While Furner, who was also secretary-manager of Queanbeyan Leagues Club for many years, stepped away from the club scene he retained the Australian coaching role he adopted in 1986 until 1988 (his record is 13 wins, 2 losses), then becoming head selector for a decade.

Men of League’s Monaro president and former Country and ARL referee Noel Bissett says Furner’s influence was evident in the teams he coached always “having respect for their opposition and being well disciplined”.

“My participation became closer with him when Don was appointed to be in charge of the NSW referees, along with Michael Stone, in the late 1980s and together they developed guidelines for referees which ensued a consistent approach was maintained.

“His outstanding success in rugby league is second to none and to add to this he is a perfect gentleman.”

Ricky Stuart, who grew up as a close mate with Don jnr (a junior teammate) and David, perhaps, can give the best insight into Don Furner snr.

“As a young boy growing up and playing football in Queanbeyan and the Canberra district, I was privileged enough to have some very accomplished and educated football intelligence surround me and give me instrumental advice towards my goals in life,” the current Raiders coach said.
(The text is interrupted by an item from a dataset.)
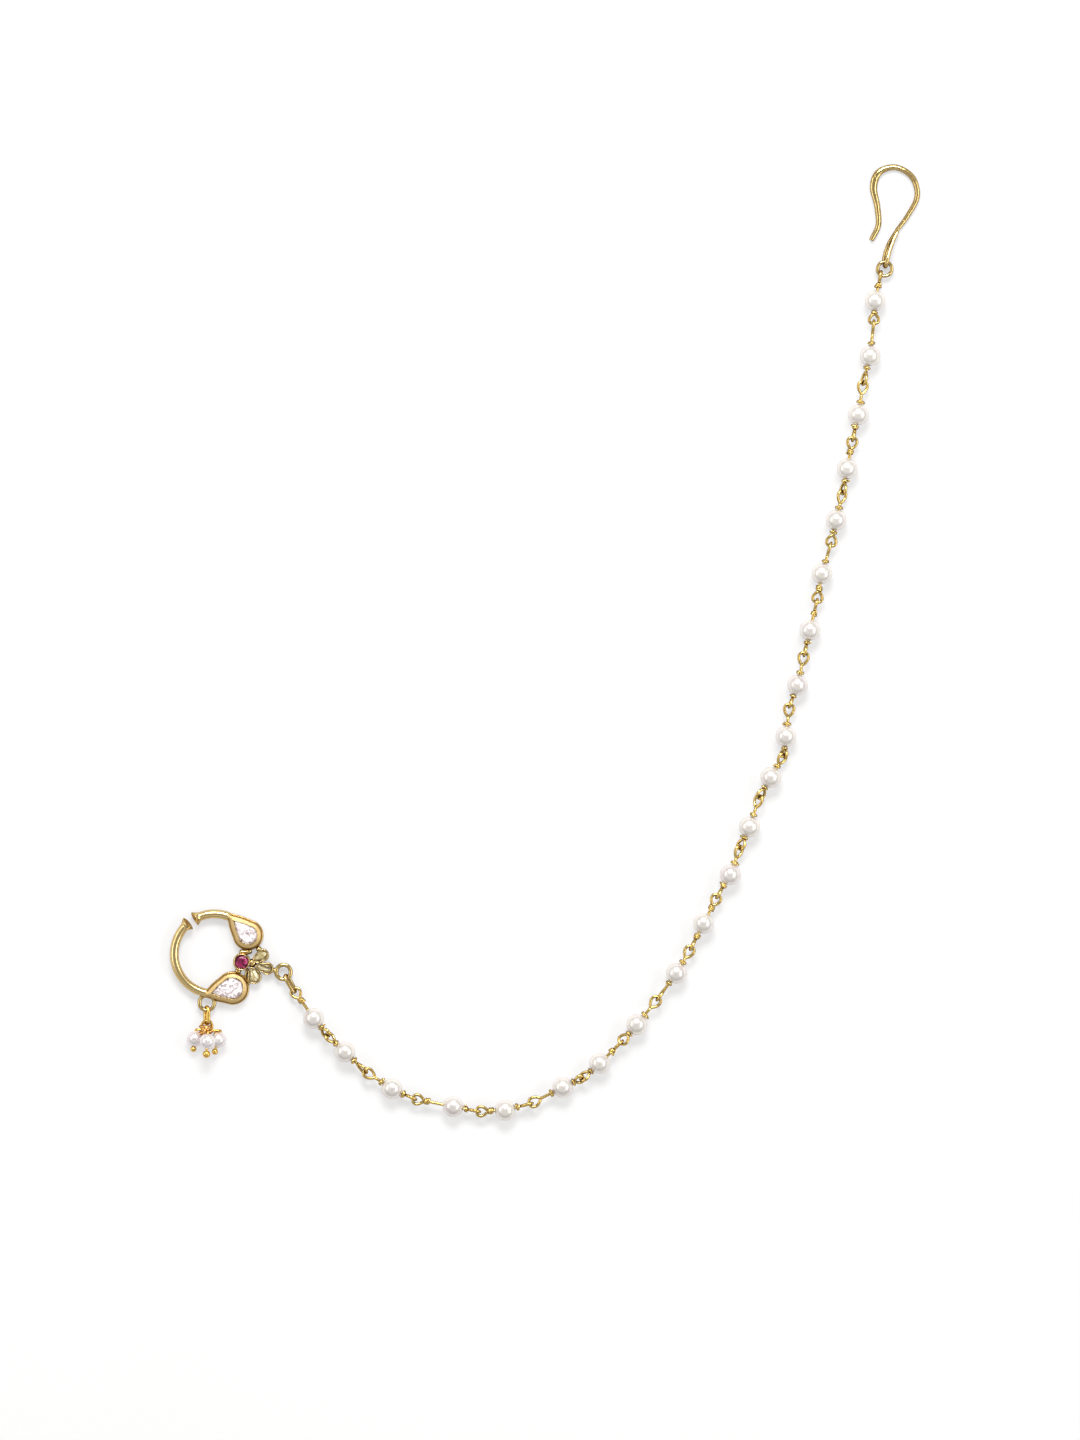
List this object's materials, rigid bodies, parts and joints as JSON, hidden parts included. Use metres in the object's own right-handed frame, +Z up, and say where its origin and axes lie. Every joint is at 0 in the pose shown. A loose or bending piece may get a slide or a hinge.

“One of those people was Don Furner snr. If I wasn’t spending the night at his family home with sons Don jnr and David, old Don, as we called him, was at games watching me play for the Queanbeyan Blues or for St Edmunds 1st VX with Don jnr.

“Don always spoke strongly about training hard and was a straightforward, tough judge. I always believe that if you have good people you can trust in your arena it’s smart to take advice, then it’s up to you how you use it.

“When you find comfort in a person’s advice in life, as I did with Don, it is usually advice from a source that is experienced and considerate.

“The rugby league community in our district was very fortunate to have Don snr involved and I feel I am a very lucky man I listened to the advice of Old Don.

“In 1984, I rang and asked Don if Dad and I could come and meet with him and John McIntyre [Raiders CEO] to discuss some decisions I had in front of me.

“I had the opportunity to repeat school and attempt to make the illustrious Australian Rugby Union Schoolboys team which was touring Europe at the end of the year, playing in the Five Nations Schoolboys teams, or accept a contract that John McIntyre had put in front of my father and I for the following season.

“Don, being always very direct to the point, said ‘go away, play schoolboys, become a Wallaby and then come back and see me; you are still very young with plenty of time on your side’. So I took his advice and I am so glad I did.

“The next time I met John McIntyre some four years on, as the 1988 season started, we shook hands on a deal. I left the office of ‘JR’ that day and became a Raider, which has taken me on a journey I could not have imagined at the time.

“I owe a lot to Old Don,” he concluded.

These days, Don lives at the Mirinjani Community Care complex in Weston, ACT, and would welcome visits from old friends.